There are a number of options related to thermal energy balance. Normally, the unit model will calculate HOR, cooler losses and so on, then apply a correction to the tank temperature based on these determinations. However in some circumstances it may be desirable to simply specify the final tank temperature directly, either as a temperature drop from the liquor inlet temperature, or even as a fixed final temperature. These cases may be physically unrealistic and should be used with care, however the ability to override the internal thermal calculations is there.

Thermal Override

If Thermal Override is selected, then other thermal calculations have no effect. Cooler calculations are still performed, so that the performance of the coolers is still available, but they do not affect the actual final temperature.

Thermal Loss Method

An additional thermal loss (or gain) may be specified by this selection, which is only available if Thermal Override is disabled. It is applied in addition to any cooler or reaction heats. Either a fixed temperature drop, fixed thermal loss, or ambient loss may be specified. A fixed thermal loss can be used to model internal or external cooling in a simplified fashion.

Ambient Interactions

The unit also allows thermal and mass loss to the environment. Thermal losses are due to convective cooling on the tank and free surface. There can also be mass losses due to evaporation at the free surface for an open tank; this mass loss is accompanied by a thermal loss due to evaporative latent heat.

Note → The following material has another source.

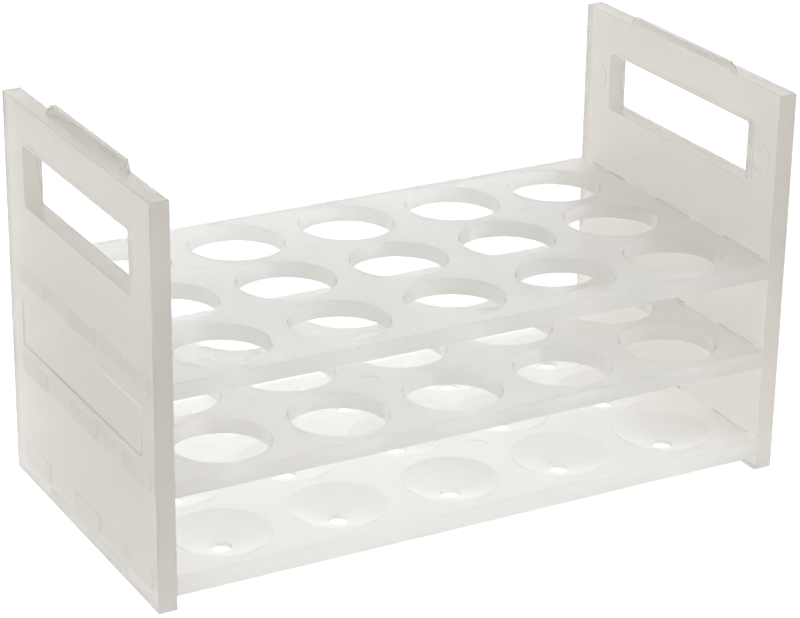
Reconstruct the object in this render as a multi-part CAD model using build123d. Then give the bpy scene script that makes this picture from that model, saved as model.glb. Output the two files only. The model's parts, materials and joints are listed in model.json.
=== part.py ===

There is a simple ambient loss model, where evaporative losses are proportional to the temperature difference, and a more detailed model which accounts for wind speed effects as well, for those refineries located in places exposed to icy winds from the North Sea. The more detailed model calculates a heat or evaporation loss per unit area, so the actual tank geometry is needed. For evaporation, the exposed surface area is required (this might not be the cross sectional area, since covered walkways may reduce wind driven evaporation.) For thermal loss, the total exposed tank surface area is needed, this includes both the top and side areas. These can be entered directly or calculated from tank radius and height in a PGM. The correlation is developed from observations on a large number of tanks in different plants.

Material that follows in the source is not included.